There is nothing wrong with apartment living - some immigrants in the 1900’s never owned a house and didn’t mind that much. Lower your expectations until later on.
I would start with figuring out how much of a house you could affort (for example: saying you could afford a house that, including utilities, HOAs, etc cost as much as you’re paying in rent right now) and then see what houses are available in your area that would fit yor budget. Definitely do NOT go by what banks say you can afford as they tend to believe you can afford more than less. Also, make sure you’re looking at this based on your salary alone since you can’t guarantee that your DH will be bringin in steady money any time soon.
If you find that there are a lot of houses in your area that would fit your budget, perhaps start looking. If you can’t find anything in your budget then now is not the time for you to buy.
I think trinichiqn and Cupofkindness offer excellent summations of the two points of view.
I agree with trinichiqn’s estimation of the timeline for home-ownership to be “worth it”. And, right now, it certainly is a buyer’s market when it comes to buying a house. But, as Cupofkindness said, with home-ownership comes many time-consuming tasks that you don’t have to worry about as a renter: cutting the grass, shoveling snow, cleaning the gutters, figuring out how to stop the birds from nesting in your attic, wondering how the water is getting into your basement, etc., etc. It will inevitably lengthen the amount of time it takes for your husband to finish his dissertation. If that’s okay with both of you, then you can consider it.
If you think about it long term, though, buying a house now could actually cost you money in the long run. For example, say your husband could make twice as much with his PhD as you are earning with your current job. If he can hit the job market a year or two earlier than he could if he didn’t have to worry about home maintenance, then that extra income might more than make up for whatever extra principle you have accumulated on a house. You might try punching some numbers to see if that would be the case.
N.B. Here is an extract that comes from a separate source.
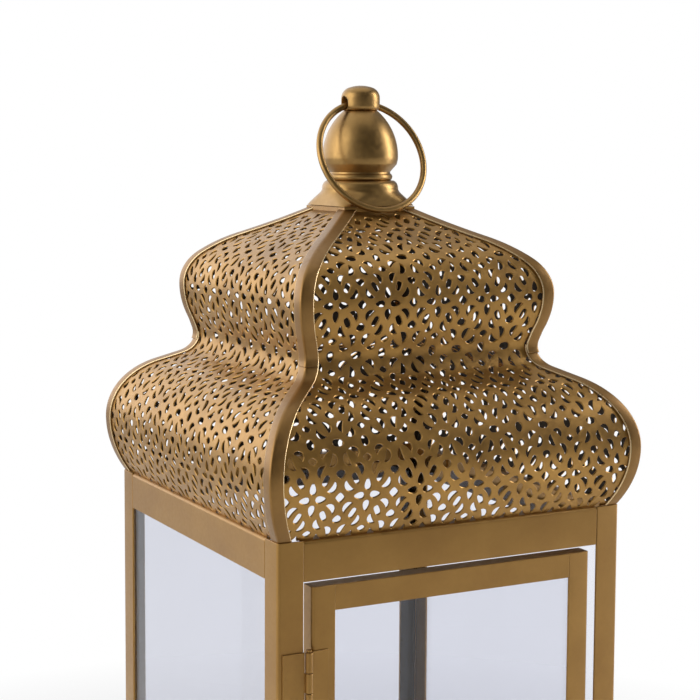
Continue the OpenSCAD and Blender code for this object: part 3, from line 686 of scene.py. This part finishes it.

I think the advice here is good - I have owned three different places in my life. My first sold for more than I bought it for. The second was foreclosed on thanks to my soon-to-be-ex (long story - I was working full time and he was supposed to be getting it listed and he just didn’t at all and pocketed the money) - the third one is in short sale due to the divorce.
However I would do it again even single rather than rent if I knew I was going to be in an area for a long period. You can get a lot more house for a lower monthly payment than you can renting (usually). Also you don’t have to ask anyone’s permission if you want to paint something put a religious figurine in the garden, etc.
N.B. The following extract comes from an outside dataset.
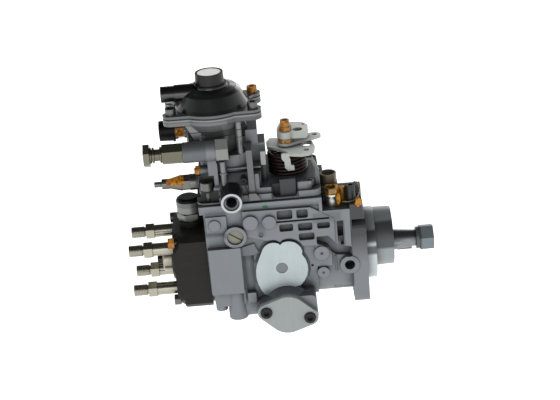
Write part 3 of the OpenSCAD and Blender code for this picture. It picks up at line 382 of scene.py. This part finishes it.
def head_changes(face):
    """Thin rust, tool marks along the shaft and a turned boss at the outlet end."""
    rust = face.shade.noise(face.point, size=12.0, detail=4.0)
    face.patch(rust.rise(0.45, 0.75) * 0.5, rgb(38, 33, 27), rough=0.5, metallic=0.3)
    cut = face.shade.streaks(face.point, size=1.5, stretch=(0.04, 1.0, 1.0))
    face.patch(cut.rise(0.5, 0.75) * 0.3, rgb(42, 38, 33))
    boss = face.box(x=(-187.0, -179.5)) * face.round(face.y, face.z, SHAFT_AXIS, radius=22.9)
    turned_marks(face, boss, rgb(46, 43, 37), rough=0.4, metallic=0.6)


def thread_changes(face):
    """Threads at the tips of the four outlet holders, dark at their roots."""
    tip = face.box(x=(-221.8, -209.0))
    ridge = face.x.wave(pitch=1.5)
    face.height = face.height * 0.3 + tip * ridge * 3.0
    face.patch(tip * (1.0 - ridge) * 0.55, rgb(96, 92, 80), rough=0.5)


def head_plug_changes(face):
    """Black bleed screw in the end of the plug."""
    face.patch(face.box(x=(-199.0, -192.35)), rgb(34, 34, 35), rough=0.4, metallic=0.4)


def blanking_changes(face):
    """Slotted plug, heart plug, post and return plug, each in its own grey."""
    near = face.box(y=(-52.0, -40.0))
    slotted = face.round(face.x, face.z, (-120.3, 39.1), radius=9.0) * near
    heart_plug = face.round(face.x, face.z, (-80.1, 3.2), radius=7.0) * near
    turned_marks(face, slotted, rgb(134, 134, 122), rough=0.42, metallic=0.4)
    turned_marks(face, heart_plug, rgb(124, 130, 133), rough=0.45, metallic=0.3)
    post = face.box(y=(-44.0, -20.0), z=(80.0, 110.4))
    return_plug = face.z.above(112.0)
    face.patch(post, rgb(140, 144, 146), rough=0.5, metallic=0.3)
    face.patch(return_plug, rgb(140, 143, 140), rough=0.45, metallic=0.4)


def adjusting_changes(face):
    """Lacquer on the small screw and the load screw, and a black screw."""
    small_screw = face.box(x=(-156.0, -130.0), y=(-36.0, -20.0), z=(94.0, 106.0))
    black_screw = face.box(x=(-111.0, -104.0), y=(-46.0, -30.0), z=(88.0, 96.0))
    load_screw = face.box(x=(-180.0, -163.5), y=(-22.0, 0.0), z=(82.6, 93.0))
    face.lacquer(small_screw, cover=1.2)
    face.patch(black_screw, rgb(30, 30, 31), rough=0.4, metallic=0.3)
    face.lacquer(load_screw, cover=0.95)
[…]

My wife and I purchased our first home a few years ago as the housing bubble was beginning to deflate, but well before it fully burst. We now often ask ourselves what on earth we were thinking.
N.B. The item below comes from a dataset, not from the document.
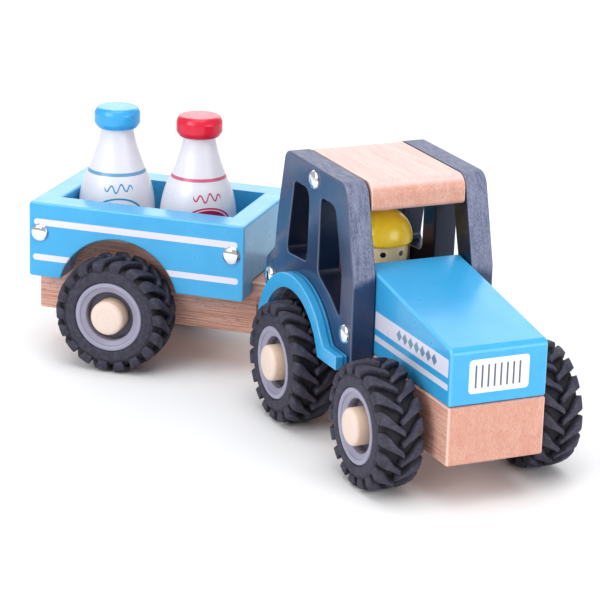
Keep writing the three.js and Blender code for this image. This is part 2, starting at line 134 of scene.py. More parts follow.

Here are a few pieces of advice I wish we had heard at the time. I can hear an echo of my own pre-purchase deliberations in your post, so I thought these might be worth considering.
*] If you can’t make a down-payment of at least 20% from your own savings, you probably aren’t in a financial position to buy a home.
*] If you’re buying with the expectation that you’ll be able to sell your home within the next few years – indeed if you’re depending on that for your long-term family or career plans – you probably aren’t at the right point in your life to buy a home.
*] If your combined annual payments for mortgage, property tax, mortgage-insurance (if applicable), homeowner’s insurance, HOA dues, and home maintenance (if applicable) would exceed 1/3 of your gross annual income, you **certainly **can’t afford the house.
*] If the combined costs of owning a home, plus your other necessary expenses (i.e., anything you couldn’t do without for several months), exceed 50% of your after-tax income, you probably can’t afford the house.
*] If you’re using a temporary payment (e.g., for an adjustable-rate mortage, or a mortgage with an interest-only period upfront) to calculate the combined annual housing cost mentioned above: Don’t. Consider the highest payment you can expect to pay down the road, even if, say, “5 years from now” sounds like forever.
*] If you’re making any assumptions about your income other than that “it might go down, perhaps by more than you’d imagine possible”: Discard those assumptions.
*] Ditto for assumptions about your non-housing expenses, other than “they will go up”.
*] Be very wary of government assistance. Read all the fine print ahead of time and make sure you fully understand every string that will be attached to the mortgage loan. Also consider that these programs are generally designed to help people buy homes who, um, can’t afford to buy a home. Which sounds nice but, oddly enough, doesn’t magically change the buyers into people who can afford their homes.
*] Be wary of foreclosed properties. Often the negotiating leverage that a buyer’s market can give you (in a conventional transaction) becomes irrelevant when you purchase a property ‘as-is’ from a bank. Or at least this was the case a few years ago, maybe things have changed now.
My wife also wanted me to point out that paying rent is not a waste of money. You’re buying something (i.e., shelter for your family) that you absolutely need, presumably at a fairly reasonable price. That’s exactly the opposite of wasting your money.
Speaking of which, It might be sobering to look at an illustration of a mortgage repayment – i.e., the 360 payments you’ll be making, assuming a 30-year mortgage, broken into an ‘interest’ and a ‘principal’ column, with sums at the bottom.
It will show you how long you’ll be paying more interest than principal each month (23 years in our case). It will also show you that over the life of the mortgage you could easily spend twice as much as the sticker price of the home, just on the mortgage itself, not counting property tax etc. – and perhaps much more, depending on the interest rate and other terms.